Investigations of diesel and natural gas injection interaction on combustion characteristics of a high-pressure direct-injection dual-fuel engine based on large eddy simulation

Abstract

HPDI (high-pressure direct-injection) with pilot ignition is modern technology developed for heavy-duty natural gas engines. The dynamics of coherent flow structures due to diesel and natural gas jet play a significant role on ignition characteristics. In this study, a large eddy simulation (LES) framework coupled with chemistry solver is conducted for three-dimensional modelling of the thermal process of a HPDI engine. By integrating the Dynamic Mode Decomposition (DMD) algorithm, the break-up and attenuation process of unstable flow structures accompanied by different scale vortex formation and dissipation is able to be effectively demonstrated from fuel jet. The prime in-cylinder flow field structures from natural gas injection to its ignition is characterized by the vortex entrainment phenomenon resulting from the impingement between the natural gas jet and active products from diesel combustion. This phenomenon leads to enhanced heat transfer and exchange of active radicals by which the ignition of the natural gas is therefore facilitated, especially when angle β (the intersection angle between diesel and nature gas jet) is decreased.
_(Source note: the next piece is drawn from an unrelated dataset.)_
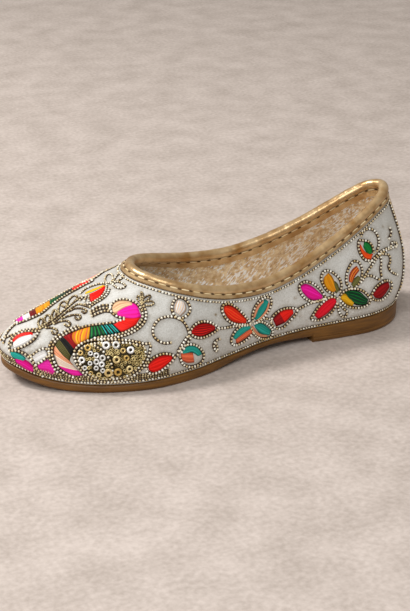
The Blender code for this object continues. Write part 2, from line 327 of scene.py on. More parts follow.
aim_sight = sight([AIM_PIXEL])[0]
eye = AIM - aim_sight * DISTANCE / (aim_sight @ forward)
camera = bpy.data.objects.new("camera", bpy.data.cameras.new("camera"))
bpy.context.scene.collection.objects.link(camera)
camera.data.sensor_width = SENSOR
camera.data.lens = SENSOR * FOCAL_PIXELS / max(PHOTO_SIZE)
turned = Matrix(np.column_stack([right, up, -forward]).tolist()).to_4x4()
camera.matrix_world = Matrix.Translation(eye) @ turned
bpy.context.scene.camera = camera
print("the camera's lens is", round(camera.data.lens, 1), "mm")

# %% [markdown]
# ## A node and a colour
# One function adds a node to a tree, with its settings and its sockets, which hold a value or a link.
# Colours are written as on a screen and turned to the linear light that a shader mixes. A pattern is placed
# by the object's own coordinates, so its scale is one over a real size on the shoe.


# %% Small helpers for materials
def add(tree, kind, sockets=None, **settings):
    node = tree.nodes.new(kind)
    for name, value in settings.items():
        setattr(node, name, value)
    for name, value in (sockets or {}).items():
        if isinstance(value, bpy.types.NodeSocket):
            tree.links.new(value, node.inputs[name])
        else:
            node.inputs[name].default_value = value
    return node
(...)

Moreover, the present study extends the ability of reaction-rate based global pathway analysis to evaluate the reactivity of OH additions to CH₄/air mixture. In summary, the interactive dual fuel turbulent combustion process of the HPDI engine is theoretically elucidated, wherein the synergetic kinetics of vortex entrainment-mixing and chemical reaction facilitate the ignition of low reactivity natural gas.